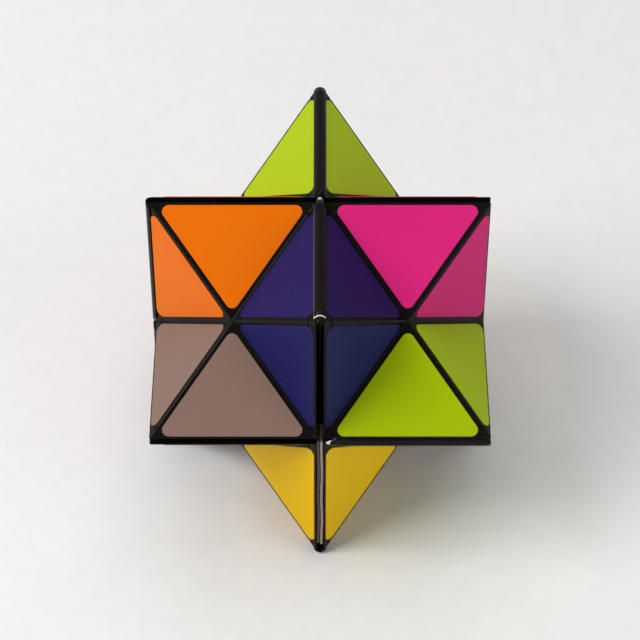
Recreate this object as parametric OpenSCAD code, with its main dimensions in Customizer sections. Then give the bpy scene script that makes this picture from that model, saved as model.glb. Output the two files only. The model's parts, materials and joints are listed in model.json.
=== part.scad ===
// Folding star cube, one half of a two-in-one set.
// Eight equal half-cube pieces hang in one closed ring on eight film hinges.
// Folded shut, the ring is a star: the first stellation of the rhombic dodecahedron.
// Folded out, it is a hollow cube. Drawn in the star position, in millimetres.
// Origin at the centre of the star. X to the right, Y to the back, Z up.

/* [Size] */
// Distance from the centre to each hinge line, half the side of the open cube
pitch = 28.2; // [20:0.1:40]
// Distance from each square face to the plane it meets, half the gap between pieces
face_gap = 0.6; // [0.4:0.05:1]
// How far each triangular face stands out past the plane through the hinge lines
face_rise = 0.22; // [0.1:0.01:0.3]

/* [Shells] */
// Wall of the corner shell with the three square faces
corner_wall = 1.2; // [0.8:0.1:2]
// Wall of the outer shell with the six triangular faces
outer_wall = 1.2; // [0.8:0.1:2]
// Height of the locating lip that stands up inside the outer shell
lip_height = 1.6; // [1:0.1:3]
// Thickness of the locating lip
lip_wall = 1; // [0.6:0.1:1.5]
// Play between the lip and the outer shell
lip_play = 0.15; // [0.05:0.05:0.3]
// Rest between the two shells at the seam
seam = 0.02; // [0:0.01:0.1]

/* [Labels] */
// Thickness of a label
label_thick = 0.2; // [0.1:0.02:0.3]
// Bare border between a label and the long edge of its face
border_base = 0.5; // [0.4:0.05:2]
// Bare border between a label and the two short edges of its face
border_side = 0.7; // [0.4:0.05:2]
// Corner radius of a label
label_corner = 1.1; // [0.5:0.1:3]

/* [Film hinges] */
// Thickness of the hinge film
film_thick = 0.22; // [0.1:0.01:0.24]
// Play between the film and the faces under it
film_play = 0.01; // [0:0.01:0.05]
// Half width of the film's lower side, seen square on to the ridge
film_half = 0.9; // [0.8:0.05:1.5]
// Distance from each end of the ridge to the end of the film
film_end = 0.7; // [0.3:0.1:3]

/* [Hidden] */
LIME = [0.60, 0.68, 0.05];
ORANGE = [0.89, 0.44, 0.03];
MAGENTA = [0.79, 0.16, 0.46];
BLUE = [0.16, 0.14, 0.38];
GREY = [0.54, 0.45, 0.40];
YELLOW = [0.84, 0.67, 0.08];
BLACK = [0.05, 0.045, 0.04];
FILM = [0.09, 0.075, 0.065];
S2 = sqrt(2);
// edge length of one finished piece
side = pitch + face_rise * S2 - 2 * face_gap;
// height of the triangular faces over the plane through the hinge lines, along an axis
lift = -face_rise * S2;

// Half cube with one corner at the origin: three square pyramids that share their top.
module half_cube(s)
  scale(s)
    polyhedron(
      points = [[0,0,0],[1,0,0],[0,1,0],[0,0,1],[1,1,0],[1,0,1],[0,1,1],[0.5,0.5,0.5]],
      faces = [[0,1,4,2],[0,3,5,1],[0,2,6,3],[1,7,4],[2,4,7],[1,5,7],[3,7,5],[2,7,6],[3,6,7]]);

// Half cube between the planes at distance a and the faces lowered by k along an axis.
module cell(a, k) translate([a, a, a]) half_cube(pitch - k - 2 * a);

// Corner shell: three square walls that meet in one corner, with a lip inside their rim.
module corner_shell() {
  k = lift;
  top = face_gap + corner_wall;
  difference() {
    cell(face_gap, k);
    translate([top, top, top]) cube(2 * pitch);
  }
  kl = k + (outer_wall + lip_play) * S2;
  difference() {
    cell(top - 0.2, kl);
    cell(top - 1, kl + lip_wall * S2);
    translate([top, top, top] + [1, 1, 1] * lip_height) cube(2 * pitch);
  }
}

// Outer shell: six triangular walls, open towards the corner shell.
module outer_shell() {
  k = lift;
  low = face_gap + corner_wall + seam;
  difference() {
    cell(low, k);
    cell(low - 1, k + outer_wall * S2);
  }
}

// Puts a flat shape on the face with the long edge at axis p and the lowest axis r.
module on_face(p, q, r)
  translate([face_gap, face_gap, face_gap])
    multmatrix([
      [q[0], (r[0] - p[0]) / S2, (p[0] + r[0]) / S2, side * p[0]],
      [q[1], (r[1] - p[1]) / S2, (p[1] + r[1]) / S2, side * p[1]],
      [q[2], (r[2] - p[2]) / S2, (p[2] + r[2]) / S2, side * p[2]],
      [0, 0, 0, 1]])
      children();

// Outline of a label: the face's triangle, drawn in and with round corners.
BASE = acos(1 / sqrt(3));
function label_scale() = let(
  rise = side / S2,
  inset_top = border_side / cos(BASE))
  [side - 2 * (border_base / tan(BASE) + border_side / sin(BASE)), rise - border_base - inset_top];
function arc(c, r, a0, a1, n) = [
  for (i = [0:n])
    let(a = a0 + (a1 - a0) * i / n) [c[0] + r * cos(a), c[1] + r * sin(a)]];
module label_outline() {
  r = label_corner;
  w = label_scale()[0];
  x0 = side / 2 - w / 2;
  t = r / tan(BASE / 2);
  y1 = border_base + (w / 2) * tan(BASE) - r / cos(BASE);
  polygon(concat(
    arc([x0 + t, border_base + r], r, 270, 180 - (90 - BASE), 8),
    arc([side / 2, y1], r, 90 + BASE, 90 - BASE, 10),
    arc([x0 + w - t, border_base + r], r, 90 - BASE, -90, 8)));
}

// The two labels on both sides of one point's ridge. n is the axis the point is cut across.
module label_pair(n) {
  a = n == 0 ? [0, 1, 0] : [1, 0, 0];
  b = n == 2 ? [0, 1, 0] : [0, 0, 1];
  c = n == 0 ? [1, 0, 0] : n == 1 ? [0, 1, 0] : [0, 0, 1];
  on_face(a, b, c) linear_extrude(label_thick) label_outline();
  on_face(b, a, c) linear_extrude(label_thick) label_outline();
}

// One hinge film, folded over the ridge from (0,0,pitch) to (0,pitch,pitch).
// Its crown is a part of a tube whose axis is the hinge line.
module film() {
  ri = face_rise + film_play;
  ro = ri + film_thick;
  flap = film_half * S2 - ri;
  intersection() {
    translate([0, 0, pitch]) union() {
      intersection() {
        rotate([-90, 0, 0]) difference() {
          cylinder(h = pitch, r = ro, $fn = 48);
          translate([0, 0, -1]) cylinder(h = pitch + 2, r = ri, $fn = 48);
        }
        translate([0, pitch, 0]) rotate([90, 0, 0]) linear_extrude(pitch)
          polygon([[0, 0], [1, 1], [-1, 1]]);
      }
      for (s = [-1, 1])
        rotate([0, s * 45, 0])
          translate([s > 0 ? 0 : -flap, 0, ri]) cube([flap, pitch, film_thick]);
    }
    linear_extrude(2 * pitch)
      polygon([[0, film_end], [2, film_end + 2], [2, pitch - film_end - 2],
        [0, pitch - film_end], [-2, pitch - film_end - 2], [-2, film_end + 2]]);
  }
}
module film_at(m)
  multmatrix([
    [m[0][0], m[0][1], m[0][2], 0],
    [m[1][0], m[1][1], m[1][2], 0],
    [m[2][0], m[2][1], m[2][2], 0],
    [0, 0, 0, 1]])
    film();

module place_ufr() rotate([0, 0, 270]) children();
module place_lfr() rotate([0, 0, 0]) rotate([180, 0, 0]) children();
module place_lbr() rotate([0, 0, 90]) rotate([180, 0, 0]) children();
module place_ubr() rotate([0, 0, 0]) children();
module place_ubl() rotate([0, 0, 90]) children();
module place_lbl() rotate([0, 0, 180]) rotate([180, 0, 0]) children();
module place_lfl() rotate([0, 0, 270]) rotate([180, 0, 0]) children();
module place_ufl() rotate([0, 0, 180]) children();

// Corner shell of the upper front right piece.
module corner_ufr() color(BLACK) place_ufr() corner_shell();
// Corner shell of the lower front right piece.
module corner_lfr() color(BLACK) place_lfr() corner_shell();
// Corner shell of the lower back right piece.
module corner_lbr() color(BLACK) place_lbr() corner_shell();
// Corner shell of the upper back right piece.
module corner_ubr() color(BLACK) place_ubr() corner_shell();
// Corner shell of the upper back left piece.
module corner_ubl() color(BLACK) place_ubl() corner_shell();
// Corner shell of the lower back left piece.
module corner_lbl() color(BLACK) place_lbl() corner_shell();
// Corner shell of the lower front left piece.
module corner_lfl() color(BLACK) place_lfl() corner_shell();
// Corner shell of the upper front left piece.
module corner_ufl() color(BLACK) place_ufl() corner_shell();
// Outer shell of the upper front right piece.
module outer_ufr() color(BLACK) place_ufr() outer_shell();
// Outer shell of the lower front right piece.
module outer_lfr() color(BLACK) place_lfr() outer_shell();
// Outer shell of the lower back right piece.
module outer_lbr() color(BLACK) place_lbr() outer_shell();
// Outer shell of the upper back right piece.
module outer_ubr() color(BLACK) place_ubr() outer_shell();
// Outer shell of the upper back left piece.
module outer_ubl() color(BLACK) place_ubl() outer_shell();
// Outer shell of the lower back left piece.
module outer_lbl() color(BLACK) place_lbl() outer_shell();
// Outer shell of the lower front left piece.
module outer_lfl() color(BLACK) place_lfl() outer_shell();
// Outer shell of the upper front left piece.
module outer_ufl() color(BLACK) place_ufl() outer_shell();
// Two labels of the upper front right piece, on the point cut across X.
module label_ufr_x()
  color(BLUE) place_ufr() label_pair(1);
// Two labels of the upper front right piece, on the point cut across Y.
module label_ufr_y()
  color(MAGENTA) place_ufr() label_pair(0);
// Two labels of the upper front right piece, on the point cut across Z.
module label_ufr_z()
  color(LIME) place_ufr() label_pair(2);
// Two labels of the lower front right piece, on the point cut across X.
module label_lfr_x()
  color(YELLOW) place_lfr() label_pair(0);
// Two labels of the lower front right piece, on the point cut across Y.
module label_lfr_y()
  color(GREY) place_lfr() label_pair(1);
// Two labels of the lower front right piece, on the point cut across Z.
module label_lfr_z()
  color(LIME) place_lfr() label_pair(2);
// Two labels of the lower back right piece, on the point cut across X.
module label_lbr_x()
  color(ORANGE) place_lbr() label_pair(1);
// Two labels of the lower back right piece, on the point cut across Y.
module label_lbr_y()
  color(GREY) place_lbr() label_pair(0);
// Two labels of the lower back right piece, on the point cut across Z.
module label_lbr_z()
  color(YELLOW) place_lbr() label_pair(2);
// Two labels of the upper back right piece, on the point cut across X.
module label_ubr_x()
  color(LIME) place_ubr() label_pair(0);
// Two labels of the upper back right piece, on the point cut across Y.
module label_ubr_y()
  color(MAGENTA) place_ubr() label_pair(1);
// Two labels of the upper back right piece, on the point cut across Z.
module label_ubr_z()
  color(YELLOW) place_ubr() label_pair(2);
// Two labels of the upper back left piece, on the point cut across X.
module label_ubl_x()
  color(LIME) place_ubl() label_pair(1);
// Two labels of the upper back left piece, on the point cut across Y.
module label_ubl_y()
  color(ORANGE) place_ubl() label_pair(0);
// Two labels of the upper back left piece, on the point cut across Z.
module label_ubl_z()
  color(MAGENTA) place_ubl() label_pair(2);
// Two labels of the lower back left piece, on the point cut across X.
module label_lbl_x()
  color(ORANGE) place_lbl() label_pair(0);
// Two labels of the lower back left piece, on the point cut across Y.
module label_lbl_y()
  color(BLUE) place_lbl() label_pair(1);
// Two labels of the lower back left piece, on the point cut across Z.
module label_lbl_z()
  color(MAGENTA) place_lbl() label_pair(2);
// Two labels of the lower front left piece, on the point cut across X.
module label_lfl_x()
  color(YELLOW) place_lfl() label_pair(1);
// Two labels of the lower front left piece, on the point cut across Y.
module label_lfl_y()
  color(BLUE) place_lfl() label_pair(0);
// Two labels of the lower front left piece, on the point cut across Z.
module label_lfl_z()
  color(GREY) place_lfl() label_pair(2);
// Two labels of the upper front left piece, on the point cut across X.
module label_ufl_x()
  color(BLUE) place_ufl() label_pair(0);
// Two labels of the upper front left piece, on the point cut across Y.
module label_ufl_y()
  color(ORANGE) place_ufl() label_pair(1);
// Two labels of the upper front left piece, on the point cut across Z.
module label_ufl_z()
  color(GREY) place_ufl() label_pair(2);
// Hinge film on the top front ridge.
module film_top_front() color(FILM) film_at([[-1,0,0],[0,-1,0],[0,0,1]]);
// Hinge film on the top back ridge.
module film_top_back() color(FILM) film_at([[1,0,0],[0,1,0],[0,0,1]]);
// Hinge film on the bottom front ridge.
module film_bottom_front() color(FILM) film_at([[1,0,0],[0,-1,0],[0,0,-1]]);
// Hinge film on the bottom back ridge.
module film_bottom_back() color(FILM) film_at([[-1,0,0],[0,1,0],[0,0,-1]]);
// Hinge film on the left upper edge.
module film_left_upper() color(FILM) film_at([[0,0,-1],[-1,0,0],[0,1,0]]);
// Hinge film on the left lower edge.
module film_left_lower() color(FILM) film_at([[0,0,-1],[1,0,0],[0,-1,0]]);
// Hinge film on the front right ridge.
module film_front_right() color(FILM) film_at([[0,1,0],[0,0,-1],[-1,0,0]]);
// Hinge film on the back right ridge.
module film_back_right() color(FILM) film_at([[0,1,0],[0,0,1],[1,0,0]]);

corner_ufr();
corner_lfr();
corner_lbr();
corner_ubr();
corner_ubl();
corner_lbl();
corner_lfl();
corner_ufl();
outer_ufr();
outer_lfr();
outer_lbr();
outer_ubr();
outer_ubl();
outer_lbl();
outer_lfl();
outer_ufl();
label_ufr_x();
label_ufr_y();
label_ufr_z();
label_lfr_x();
label_lfr_y();
label_lfr_z();
label_lbr_x();
label_lbr_y();
label_lbr_z();
label_ubr_x();
label_ubr_y();
label_ubr_z();
label_ubl_x();
label_ubl_y();
label_ubl_z();
label_lbl_x();
label_lbl_y();
label_lbl_z();
label_lfl_x();
label_lfl_y();
label_lfl_z();
label_ufl_x();
label_ufl_y();
label_ufl_z();
film_top_front();
film_top_back();
film_bottom_front();
film_bottom_back();
film_left_upper();
film_left_lower();
film_front_right();
film_back_right();
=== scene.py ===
import json
import math

import bmesh
import bpy
from mathutils import Matrix, Vector


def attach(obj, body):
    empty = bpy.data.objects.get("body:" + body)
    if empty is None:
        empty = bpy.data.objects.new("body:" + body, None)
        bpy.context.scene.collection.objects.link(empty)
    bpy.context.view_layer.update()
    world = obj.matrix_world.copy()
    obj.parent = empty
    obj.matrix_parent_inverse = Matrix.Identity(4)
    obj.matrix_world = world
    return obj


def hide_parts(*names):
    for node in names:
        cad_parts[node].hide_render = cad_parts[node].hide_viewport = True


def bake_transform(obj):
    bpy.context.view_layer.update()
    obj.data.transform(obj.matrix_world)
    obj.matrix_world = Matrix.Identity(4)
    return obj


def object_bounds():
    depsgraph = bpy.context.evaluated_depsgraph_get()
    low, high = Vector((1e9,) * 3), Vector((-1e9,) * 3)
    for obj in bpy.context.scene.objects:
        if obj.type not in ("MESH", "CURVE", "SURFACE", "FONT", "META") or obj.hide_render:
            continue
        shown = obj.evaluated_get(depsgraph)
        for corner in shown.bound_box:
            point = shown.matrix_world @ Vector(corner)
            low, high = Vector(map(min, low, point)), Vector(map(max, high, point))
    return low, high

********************

● INSTRUCTION
Retype only this portion of the data above: the line containing "corner_ufr();", the line containing "low, high = Vector((1e9,)", and all lines between them, exactly.

● WRITTEN REPLY
corner_ufr();
corner_lfr();
corner_lbr();
corner_ubr();
corner_ubl();
corner_lbl();
corner_lfl();
corner_ufl();
outer_ufr();
outer_lfr();
outer_lbr();
outer_ubr();
outer_ubl();
outer_lbl();
outer_lfl();
outer_ufl();
label_ufr_x();
label_ufr_y();
label_ufr_z();
label_lfr_x();
label_lfr_y();
label_lfr_z();
label_lbr_x();
label_lbr_y();
label_lbr_z();
label_ubr_x();
label_ubr_y();
label_ubr_z();
label_ubl_x();
label_ubl_y();
label_ubl_z();
label_lbl_x();
label_lbl_y();
label_lbl_z();
label_lfl_x();
label_lfl_y();
label_lfl_z();
label_ufl_x();
label_ufl_y();
label_ufl_z();
film_top_front();
film_top_back();
film_bottom_front();
film_bottom_back();
film_left_upper();
film_left_lower();
film_front_right();
film_back_right();
=== scene.py ===
import json
import math

import bmesh
import bpy
from mathutils import Matrix, Vector


def attach(obj, body):
    empty = bpy.data.objects.get("body:" + body)
    if empty is None:
        empty = bpy.data.objects.new("body:" + body, None)
        bpy.context.scene.collection.objects.link(empty)
    bpy.context.view_layer.update()
    world = obj.matrix_world.copy()
    obj.parent = empty
    obj.matrix_parent_inverse = Matrix.Identity(4)
    obj.matrix_world = world
    return obj


def hide_parts(*names):
    for node in names:
        cad_parts[node].hide_render = cad_parts[node].hide_viewport = True


def bake_transform(obj):
    bpy.context.view_layer.update()
    obj.data.transform(obj.matrix_world)
    obj.matrix_world = Matrix.Identity(4)
    return obj


def object_bounds():
    depsgraph = bpy.context.evaluated_depsgraph_get()
    low, high = Vector((1e9,) * 3), Vector((-1e9,) * 3)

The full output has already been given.